-- begin GIVEN INFORMATION --

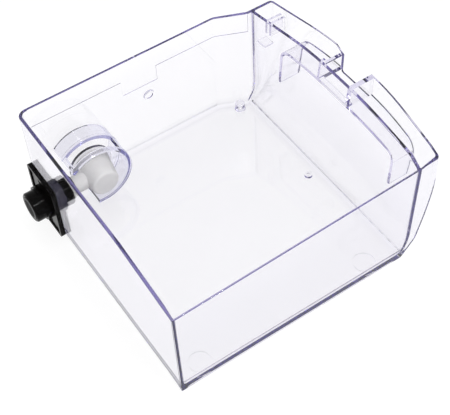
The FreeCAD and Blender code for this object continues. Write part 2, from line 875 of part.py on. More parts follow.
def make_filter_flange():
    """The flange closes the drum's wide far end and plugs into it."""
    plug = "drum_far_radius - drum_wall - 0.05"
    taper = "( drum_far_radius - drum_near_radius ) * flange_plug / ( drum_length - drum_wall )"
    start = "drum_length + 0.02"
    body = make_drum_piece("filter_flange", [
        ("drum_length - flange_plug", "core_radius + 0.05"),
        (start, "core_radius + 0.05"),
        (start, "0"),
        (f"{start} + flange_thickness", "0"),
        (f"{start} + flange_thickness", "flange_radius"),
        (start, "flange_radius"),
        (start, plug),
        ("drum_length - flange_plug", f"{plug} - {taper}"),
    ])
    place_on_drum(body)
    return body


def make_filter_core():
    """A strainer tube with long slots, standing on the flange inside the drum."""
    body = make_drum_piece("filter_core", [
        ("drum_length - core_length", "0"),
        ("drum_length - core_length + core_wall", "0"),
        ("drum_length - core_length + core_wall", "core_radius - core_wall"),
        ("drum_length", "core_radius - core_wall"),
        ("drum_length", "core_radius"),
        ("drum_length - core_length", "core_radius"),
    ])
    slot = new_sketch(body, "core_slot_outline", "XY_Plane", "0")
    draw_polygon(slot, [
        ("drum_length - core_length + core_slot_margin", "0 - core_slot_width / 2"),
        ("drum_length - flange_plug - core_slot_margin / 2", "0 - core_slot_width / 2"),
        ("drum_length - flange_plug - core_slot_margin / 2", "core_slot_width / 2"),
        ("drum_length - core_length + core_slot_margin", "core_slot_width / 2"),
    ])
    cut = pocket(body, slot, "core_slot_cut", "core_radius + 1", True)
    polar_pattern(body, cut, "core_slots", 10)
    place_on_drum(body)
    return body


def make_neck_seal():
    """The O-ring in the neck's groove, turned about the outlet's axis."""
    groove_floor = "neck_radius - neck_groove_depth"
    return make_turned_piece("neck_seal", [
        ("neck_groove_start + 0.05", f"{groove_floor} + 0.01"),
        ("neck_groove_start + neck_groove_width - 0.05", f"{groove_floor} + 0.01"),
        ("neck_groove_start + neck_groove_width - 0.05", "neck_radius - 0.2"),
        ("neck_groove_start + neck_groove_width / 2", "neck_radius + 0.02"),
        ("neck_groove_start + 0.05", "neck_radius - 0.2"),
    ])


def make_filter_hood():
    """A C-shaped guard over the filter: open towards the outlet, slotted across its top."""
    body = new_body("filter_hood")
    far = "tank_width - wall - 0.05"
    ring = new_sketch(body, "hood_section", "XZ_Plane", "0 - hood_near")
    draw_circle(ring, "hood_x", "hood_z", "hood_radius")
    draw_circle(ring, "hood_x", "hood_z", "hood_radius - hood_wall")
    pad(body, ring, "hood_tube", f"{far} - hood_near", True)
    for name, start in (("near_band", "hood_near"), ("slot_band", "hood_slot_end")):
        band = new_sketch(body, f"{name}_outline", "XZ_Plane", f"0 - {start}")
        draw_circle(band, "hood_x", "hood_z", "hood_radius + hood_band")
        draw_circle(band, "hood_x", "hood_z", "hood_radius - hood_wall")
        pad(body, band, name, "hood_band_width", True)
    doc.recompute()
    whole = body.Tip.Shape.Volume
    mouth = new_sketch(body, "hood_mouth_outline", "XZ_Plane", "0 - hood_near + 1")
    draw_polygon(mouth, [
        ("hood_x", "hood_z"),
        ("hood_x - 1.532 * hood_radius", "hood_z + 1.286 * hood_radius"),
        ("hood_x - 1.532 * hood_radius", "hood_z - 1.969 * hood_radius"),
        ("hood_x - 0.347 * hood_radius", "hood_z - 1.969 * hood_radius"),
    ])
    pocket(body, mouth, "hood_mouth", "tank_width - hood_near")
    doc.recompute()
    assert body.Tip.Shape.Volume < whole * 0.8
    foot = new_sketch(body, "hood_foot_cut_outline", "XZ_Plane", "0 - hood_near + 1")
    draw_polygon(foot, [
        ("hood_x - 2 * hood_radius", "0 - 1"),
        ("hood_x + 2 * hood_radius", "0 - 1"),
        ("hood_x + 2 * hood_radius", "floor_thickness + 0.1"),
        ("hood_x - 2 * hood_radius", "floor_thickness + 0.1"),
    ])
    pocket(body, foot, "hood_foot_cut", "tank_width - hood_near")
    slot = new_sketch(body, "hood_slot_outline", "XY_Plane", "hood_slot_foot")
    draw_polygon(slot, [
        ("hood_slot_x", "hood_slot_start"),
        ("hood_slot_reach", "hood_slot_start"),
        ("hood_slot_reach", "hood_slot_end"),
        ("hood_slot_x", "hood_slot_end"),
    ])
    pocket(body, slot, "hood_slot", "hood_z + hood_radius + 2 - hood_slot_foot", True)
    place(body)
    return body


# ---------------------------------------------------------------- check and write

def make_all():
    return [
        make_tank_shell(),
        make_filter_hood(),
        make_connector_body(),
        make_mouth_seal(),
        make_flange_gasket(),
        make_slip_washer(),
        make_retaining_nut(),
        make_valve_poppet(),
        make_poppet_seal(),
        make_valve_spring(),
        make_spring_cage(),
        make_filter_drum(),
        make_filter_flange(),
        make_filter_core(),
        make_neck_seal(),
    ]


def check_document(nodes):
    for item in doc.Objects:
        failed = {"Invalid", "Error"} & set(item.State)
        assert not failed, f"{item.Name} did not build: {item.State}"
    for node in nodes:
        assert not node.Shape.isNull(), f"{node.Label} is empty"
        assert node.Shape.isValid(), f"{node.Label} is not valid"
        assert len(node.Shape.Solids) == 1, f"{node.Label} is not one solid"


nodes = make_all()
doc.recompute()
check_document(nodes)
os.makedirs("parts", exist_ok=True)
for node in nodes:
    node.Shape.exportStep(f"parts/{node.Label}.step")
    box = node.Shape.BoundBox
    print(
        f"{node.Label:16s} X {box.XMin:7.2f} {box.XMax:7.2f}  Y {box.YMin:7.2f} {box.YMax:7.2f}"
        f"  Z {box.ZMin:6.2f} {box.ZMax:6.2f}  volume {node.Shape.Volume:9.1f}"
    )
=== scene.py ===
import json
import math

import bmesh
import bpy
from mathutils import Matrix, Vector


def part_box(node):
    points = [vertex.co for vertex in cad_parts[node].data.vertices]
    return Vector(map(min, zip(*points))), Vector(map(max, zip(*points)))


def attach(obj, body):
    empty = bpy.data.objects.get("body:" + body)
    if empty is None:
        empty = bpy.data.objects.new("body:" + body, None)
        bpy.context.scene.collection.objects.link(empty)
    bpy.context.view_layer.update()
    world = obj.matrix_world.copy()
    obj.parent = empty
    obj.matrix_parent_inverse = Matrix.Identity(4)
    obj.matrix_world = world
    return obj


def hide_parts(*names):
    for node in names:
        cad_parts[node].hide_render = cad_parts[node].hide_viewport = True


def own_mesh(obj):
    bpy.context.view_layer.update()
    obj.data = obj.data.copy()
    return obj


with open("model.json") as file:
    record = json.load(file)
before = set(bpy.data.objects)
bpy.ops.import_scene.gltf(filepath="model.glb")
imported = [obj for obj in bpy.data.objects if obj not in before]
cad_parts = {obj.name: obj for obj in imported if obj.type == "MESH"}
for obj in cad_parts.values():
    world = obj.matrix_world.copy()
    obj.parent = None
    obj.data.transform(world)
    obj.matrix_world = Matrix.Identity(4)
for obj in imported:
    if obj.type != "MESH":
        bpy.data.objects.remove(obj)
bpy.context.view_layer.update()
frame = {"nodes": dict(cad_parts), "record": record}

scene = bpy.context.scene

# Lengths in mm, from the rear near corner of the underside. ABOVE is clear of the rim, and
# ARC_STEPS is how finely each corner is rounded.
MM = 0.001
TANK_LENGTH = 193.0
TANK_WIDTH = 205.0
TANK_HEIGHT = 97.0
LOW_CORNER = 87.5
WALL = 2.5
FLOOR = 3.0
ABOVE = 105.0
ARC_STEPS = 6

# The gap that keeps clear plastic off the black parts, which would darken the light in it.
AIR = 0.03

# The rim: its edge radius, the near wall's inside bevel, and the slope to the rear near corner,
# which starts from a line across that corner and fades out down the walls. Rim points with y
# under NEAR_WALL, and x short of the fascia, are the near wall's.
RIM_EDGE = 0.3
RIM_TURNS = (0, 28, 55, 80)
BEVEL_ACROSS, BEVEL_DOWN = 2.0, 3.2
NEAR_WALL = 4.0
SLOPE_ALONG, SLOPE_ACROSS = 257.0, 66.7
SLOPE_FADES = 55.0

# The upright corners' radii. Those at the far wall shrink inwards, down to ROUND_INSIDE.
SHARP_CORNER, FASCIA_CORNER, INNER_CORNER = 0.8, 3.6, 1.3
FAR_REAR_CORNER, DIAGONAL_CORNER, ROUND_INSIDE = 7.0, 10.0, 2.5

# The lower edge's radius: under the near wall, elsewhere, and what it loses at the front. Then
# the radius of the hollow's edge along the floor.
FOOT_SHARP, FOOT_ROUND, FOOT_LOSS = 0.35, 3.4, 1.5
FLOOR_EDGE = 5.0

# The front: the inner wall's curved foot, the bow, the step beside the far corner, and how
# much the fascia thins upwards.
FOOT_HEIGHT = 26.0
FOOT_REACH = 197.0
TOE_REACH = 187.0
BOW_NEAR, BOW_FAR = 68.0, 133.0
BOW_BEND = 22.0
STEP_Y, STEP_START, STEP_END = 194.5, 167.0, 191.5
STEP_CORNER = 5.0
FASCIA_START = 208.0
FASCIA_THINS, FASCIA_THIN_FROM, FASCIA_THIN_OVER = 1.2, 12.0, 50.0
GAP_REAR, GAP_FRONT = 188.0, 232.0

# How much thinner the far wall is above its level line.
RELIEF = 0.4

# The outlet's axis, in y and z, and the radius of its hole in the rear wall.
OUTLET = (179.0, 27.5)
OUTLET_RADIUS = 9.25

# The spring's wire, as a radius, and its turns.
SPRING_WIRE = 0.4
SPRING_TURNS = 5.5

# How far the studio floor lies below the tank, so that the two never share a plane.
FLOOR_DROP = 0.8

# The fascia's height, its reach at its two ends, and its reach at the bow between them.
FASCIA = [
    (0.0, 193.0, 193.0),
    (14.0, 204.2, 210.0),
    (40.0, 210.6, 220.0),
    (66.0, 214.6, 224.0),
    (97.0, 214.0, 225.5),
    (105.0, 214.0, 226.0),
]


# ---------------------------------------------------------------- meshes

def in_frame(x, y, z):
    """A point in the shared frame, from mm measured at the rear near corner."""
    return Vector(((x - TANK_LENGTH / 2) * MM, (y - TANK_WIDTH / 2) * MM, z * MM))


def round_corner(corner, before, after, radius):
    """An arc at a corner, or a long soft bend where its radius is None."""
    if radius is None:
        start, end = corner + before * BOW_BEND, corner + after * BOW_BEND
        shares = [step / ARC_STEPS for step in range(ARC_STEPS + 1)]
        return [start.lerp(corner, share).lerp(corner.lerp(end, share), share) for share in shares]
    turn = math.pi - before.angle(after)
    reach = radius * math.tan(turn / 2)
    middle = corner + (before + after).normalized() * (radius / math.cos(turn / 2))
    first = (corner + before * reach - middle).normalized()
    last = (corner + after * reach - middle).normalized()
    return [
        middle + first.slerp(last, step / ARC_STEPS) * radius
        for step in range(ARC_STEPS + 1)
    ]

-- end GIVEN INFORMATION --

#### [SET EXERCISE]
Copy out exactly the lines running from the one with "nodes = make_all()" to the one with "obj.data.transform(world)", including both ends, and nothing more.

#### [OUTPUT OF THE TASK]
nodes = make_all()
doc.recompute()
check_document(nodes)
os.makedirs("parts", exist_ok=True)
for node in nodes:
    node.Shape.exportStep(f"parts/{node.Label}.step")
    box = node.Shape.BoundBox
    print(
        f"{node.Label:16s} X {box.XMin:7.2f} {box.XMax:7.2f}  Y {box.YMin:7.2f} {box.YMax:7.2f}"
        f"  Z {box.ZMin:6.2f} {box.ZMax:6.2f}  volume {node.Shape.Volume:9.1f}"
    )
=== scene.py ===
import json
import math

import bmesh
import bpy
from mathutils import Matrix, Vector


def part_box(node):
    points = [vertex.co for vertex in cad_parts[node].data.vertices]
    return Vector(map(min, zip(*points))), Vector(map(max, zip(*points)))


def attach(obj, body):
    empty = bpy.data.objects.get("body:" + body)
    if empty is None:
        empty = bpy.data.objects.new("body:" + body, None)
        bpy.context.scene.collection.objects.link(empty)
    bpy.context.view_layer.update()
    world = obj.matrix_world.copy()
    obj.parent = empty
    obj.matrix_parent_inverse = Matrix.Identity(4)
    obj.matrix_world = world
    return obj


def hide_parts(*names):
    for node in names:
        cad_parts[node].hide_render = cad_parts[node].hide_viewport = True


def own_mesh(obj):
    bpy.context.view_layer.update()
    obj.data = obj.data.copy()
    return obj


with open("model.json") as file:
    record = json.load(file)
before = set(bpy.data.objects)
bpy.ops.import_scene.gltf(filepath="model.glb")
imported = [obj for obj in bpy.data.objects if obj not in before]
cad_parts = {obj.name: obj for obj in imported if obj.type == "MESH"}
for obj in cad_parts.values():
    world = obj.matrix_world.copy()
    obj.parent = None
    obj.data.transform(world)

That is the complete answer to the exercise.